Response handling is where many outreach tools break down. Sending the initial message is the easy part. Managing what comes back — interest confirmations, questions, negotiations, declines, and silence — requires a system that can triage incoming messages, route responses that need human attention, and handle routine follow-ups automatically. Without this, the volume that automation creates in the outreach step just creates a different bottleneck in the response management step.

Follow-up sequences for non-responders are a similar challenge. A single follow-up message sent 3–5 days after initial outreach typically doubles response rates for seeding campaigns, but writing and scheduling 200 individualized follow-ups manually defeats the purpose of automation. Good outreach software handles this automatically, with follow-ups that reference the original context and adjust tone based on creator signals.

6. Conversion tracking and funnel visibility

A complete outreach system tracks the full funnel from first contact to confirmed participation: message sent, opened, replied, interested, confirmed, posted. Each stage has a conversion rate that can be measured and improved. Without this visibility, outreach programs operate on instinct — teams do not know whether low confirmation rates are a discovery problem (wrong creators), a message quality problem, or a follow-up timing problem.

Funnel visibility also makes it possible to improve programs over time. If one outreach message variant converts at 2x the rate of another, that is signal worth acting on. If a particular creator segment responds disproportionately well to a specific pitch angle, that should inform future campaigns. Outreach software that captures and surfaces this data turns each campaign into a learning event, not just a one-time execution.

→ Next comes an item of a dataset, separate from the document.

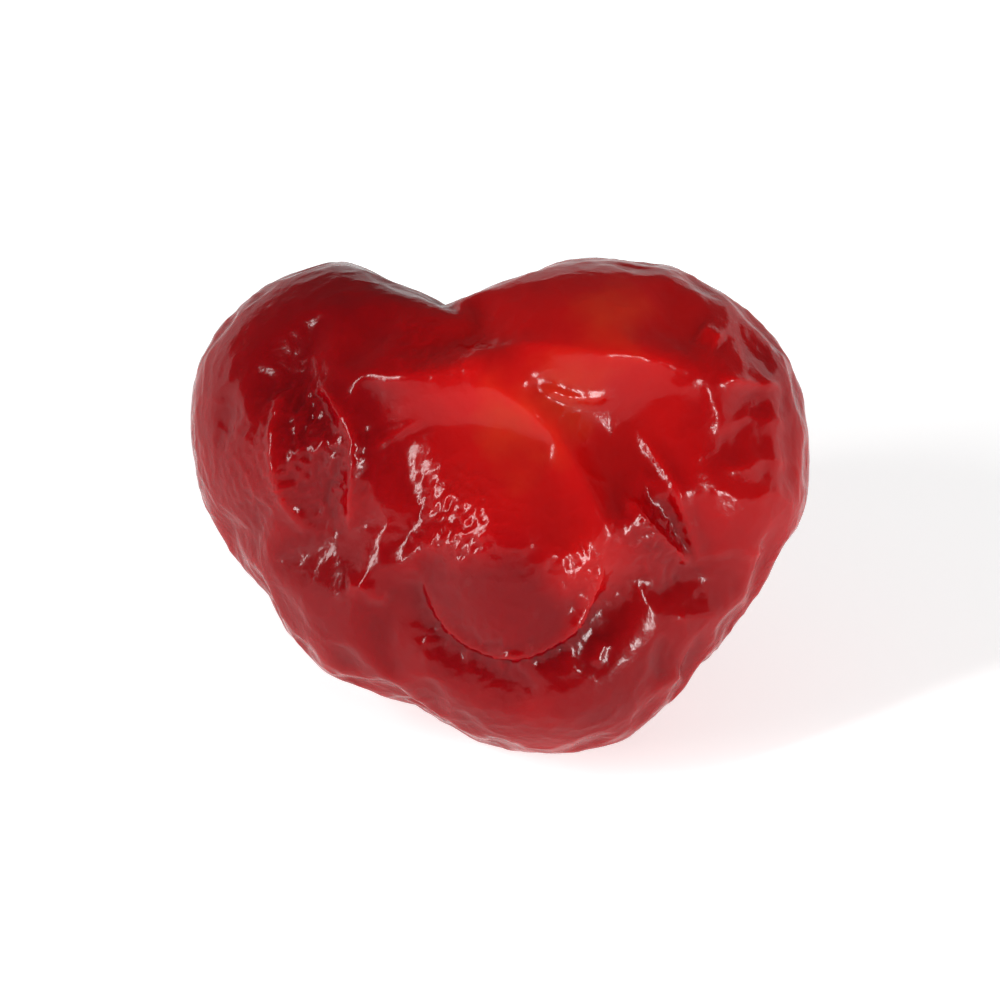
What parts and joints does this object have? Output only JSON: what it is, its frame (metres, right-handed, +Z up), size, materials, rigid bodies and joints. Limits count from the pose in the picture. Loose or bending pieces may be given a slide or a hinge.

Where most outreach tools still break down

The most common failure point in outreach software is the gap between message generation and response management. Tools that are good at sending are often poor at receiving — they lack the inbox organization, triage logic, and conversation context needed to handle high reply volumes without creating manual work for the team. The result is a tool that improves the outbound side of the problem while making the inbound side worse.

A second breakdown point is the handoff between outreach and campaign management. When a creator confirms interest, that information needs to flow into the campaign workflow — address collection, product shipping, content briefing. Tools that treat outreach as a standalone process require manual handoffs at this transition point, which introduces delay and data entry errors. The best systems are designed so that outreach confirmation triggers the next stage of the campaign workflow automatically.

Platform-specific limitations are a third persistent issue. Instagram, TikTok, and other social platforms have varying API access levels, DM automation policies, and rate limits that change frequently. Outreach tools that rely heavily on unofficial automation methods create compliance risk and fragility. This is a real constraint that teams should understand before committing to a platform.

What to look for when evaluating

When evaluating influencer outreach software, prioritize tools that have a strong answer for all six workflow components above — not just the send layer. Ask specifically about response management: how does the tool triage incoming replies, what does the review workflow look like for the team, and how does confirmed interest flow into campaign execution? If the answers are vague, the tool is likely optimized for outbound volume rather than end-to-end workflow.

Also evaluate message quality directly. Ask for samples of AI-generated outreach messages for a product in your category. Look at whether the messages feel personalized or templated, whether the brand voice feels configurable, and whether the personalization is substantive (references to specific content the creator makes) or superficial (just filling in the creator's name). The difference between these two levels of personalization has a significant impact on response rates.

Finally, ask about the funnel reporting. A tool that cannot tell you your open rate, reply rate, and confirmation rate by message variant cannot help you improve your program. This data should be a standard feature, not a premium add-on.

Where Storika fits

Storika handles the full outreach workflow as part of its end-to-end campaign platform. Creator research, AI-generated personalized messaging, brand voice configuration, approval workflows, response management, follow-up sequences, and funnel tracking are all built into a single system — not a collection of separate tools that require manual bridging between them.

The platform is designed specifically for product seeding and gifting campaigns, where the outreach goal is confirmed participation rather than general awareness. When a creator confirms, that triggers the campaign workflow automatically: address collection, shipping coordination, content briefing, and post-verification all follow without requiring a human to manually move the creator from one stage to the next. For brands running campaigns with hundreds of creators, this end-to-end integration is what makes the program operationally feasible.

Final takeaway

Influencer outreach software is not just a message-sending tool. The brands getting the most out of automation in 2026 are treating outreach as a full-funnel system — from creator context gathering through response management and campaign handoff — rather than a faster way to blast generic pitches at more people.

The evaluation criteria are straightforward: how much of the six-part workflow does the tool handle, how good is the AI personalization quality, and how well does the outreach layer connect to the rest of the campaign workflow. Tools that score well on all three criteria are rare. They are worth finding.